Culture of Death

Nope, this isn’t one of those profound, beautifully-worded, sound-in-logic, everything-you’ve-never-wanted-to-face but it’s-forcing-you-to-face-it, life-changing essays or something. It is, however, research for the, hopefully, profound, beautifully-worded, sound-in-logic, everything-you’ve-never-wanted-to-face but it’s-forcing-you-to-face-it, life-changing essay that is on the way. I think.

ANYway.

Granted this survey is fairly old, and I have to find a more recent one (this is the closest I’ve come yet), but I just wanted to comment on the things that popped out at me (and no, I have not subjected myself to reading any of the personal stories at the bottom, save the first one; that was quite enough for me):

Part I

7. (Religion) Yeah. I’m, like, very disturbed by the 22.3% that say they’re Christian.

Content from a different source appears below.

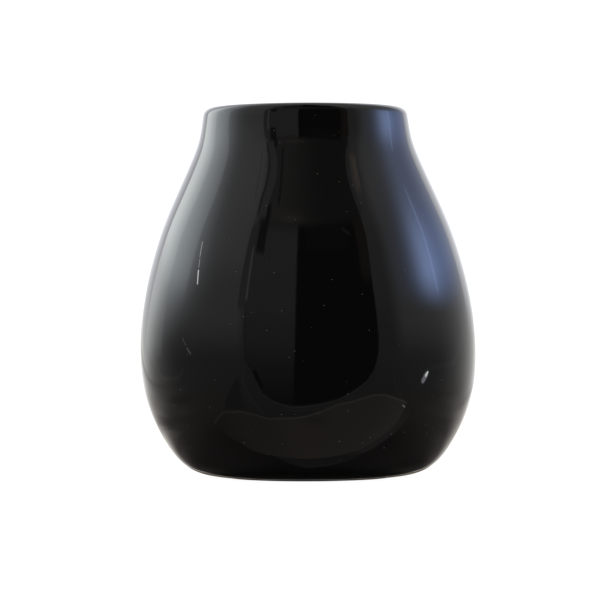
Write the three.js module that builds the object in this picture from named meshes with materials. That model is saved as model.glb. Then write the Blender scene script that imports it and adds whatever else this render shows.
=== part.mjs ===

9. (Political Alignment) I suppose I am not entirely surprised by those numbers.

10 (Were you financially able to support yourself at the time of your abortion?) & 11 (If you answered no, was that a factor in your decision to have an abortion?). I think it a perfectly appropriate time to quote Eric. “[W]hatever happened to believing that God will provide?” But I am slightly heartened by this next question, that shows that, even though some of the 73% may have simply had a not-super-mature view on the Gift of Life, they had some idea of it.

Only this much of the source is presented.